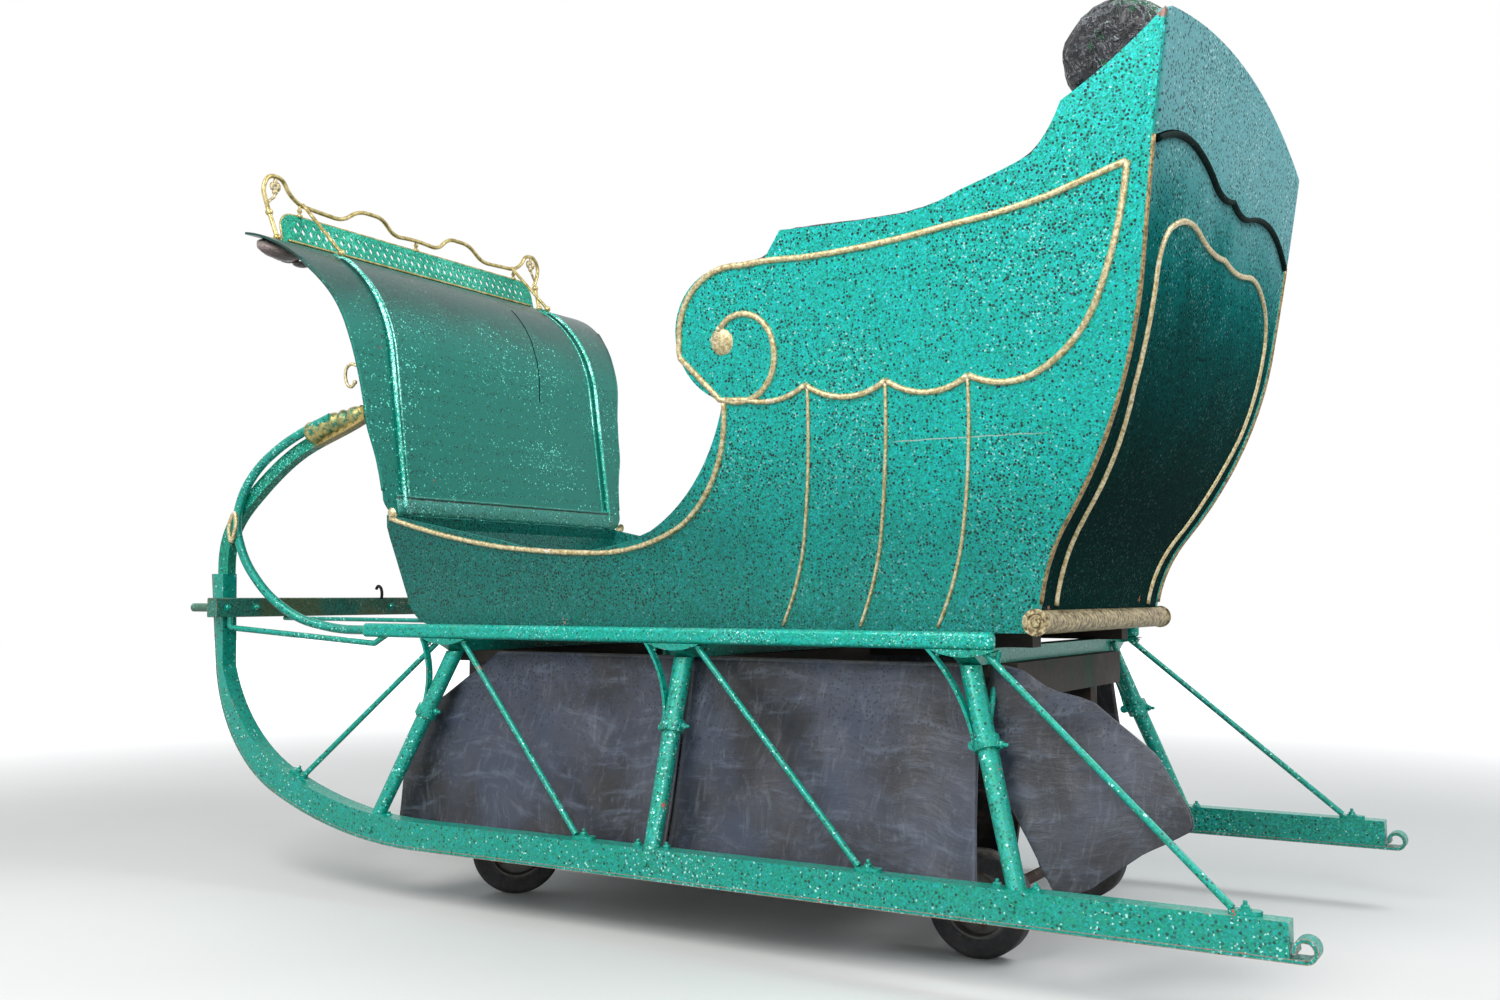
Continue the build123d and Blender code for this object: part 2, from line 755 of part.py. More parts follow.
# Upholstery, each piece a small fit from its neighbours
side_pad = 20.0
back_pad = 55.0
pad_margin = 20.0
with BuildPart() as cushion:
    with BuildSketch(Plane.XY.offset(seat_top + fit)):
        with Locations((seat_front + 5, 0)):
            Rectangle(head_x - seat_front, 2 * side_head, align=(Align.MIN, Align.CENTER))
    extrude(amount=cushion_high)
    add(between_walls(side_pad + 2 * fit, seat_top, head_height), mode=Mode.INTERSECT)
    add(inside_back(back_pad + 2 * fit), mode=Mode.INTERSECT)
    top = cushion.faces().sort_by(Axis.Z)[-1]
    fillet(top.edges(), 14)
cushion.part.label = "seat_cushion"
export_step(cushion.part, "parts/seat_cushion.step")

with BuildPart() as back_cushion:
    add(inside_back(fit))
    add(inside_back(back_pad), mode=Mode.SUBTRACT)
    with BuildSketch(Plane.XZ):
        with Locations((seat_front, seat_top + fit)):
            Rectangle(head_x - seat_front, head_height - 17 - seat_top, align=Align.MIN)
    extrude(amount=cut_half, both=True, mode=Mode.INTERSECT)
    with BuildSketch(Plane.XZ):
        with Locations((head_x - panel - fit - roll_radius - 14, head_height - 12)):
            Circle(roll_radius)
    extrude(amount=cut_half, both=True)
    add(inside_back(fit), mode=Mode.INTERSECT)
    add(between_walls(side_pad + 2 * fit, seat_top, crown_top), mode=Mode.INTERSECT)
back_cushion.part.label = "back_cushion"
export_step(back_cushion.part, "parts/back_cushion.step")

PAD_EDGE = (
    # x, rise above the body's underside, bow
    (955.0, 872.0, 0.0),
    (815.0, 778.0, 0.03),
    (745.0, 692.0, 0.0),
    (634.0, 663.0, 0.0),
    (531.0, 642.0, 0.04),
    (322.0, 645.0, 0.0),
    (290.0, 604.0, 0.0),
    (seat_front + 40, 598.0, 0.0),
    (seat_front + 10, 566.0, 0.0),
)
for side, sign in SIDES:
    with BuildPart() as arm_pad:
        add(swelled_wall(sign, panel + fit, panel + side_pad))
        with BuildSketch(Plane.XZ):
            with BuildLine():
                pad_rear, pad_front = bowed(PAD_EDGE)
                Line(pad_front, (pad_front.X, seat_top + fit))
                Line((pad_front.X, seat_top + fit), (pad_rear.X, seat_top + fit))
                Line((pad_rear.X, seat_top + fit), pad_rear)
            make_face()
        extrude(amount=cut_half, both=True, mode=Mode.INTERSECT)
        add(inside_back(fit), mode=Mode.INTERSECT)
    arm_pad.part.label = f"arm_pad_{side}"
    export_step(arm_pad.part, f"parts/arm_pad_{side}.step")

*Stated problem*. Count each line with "parts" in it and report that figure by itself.

*Expected output*. 4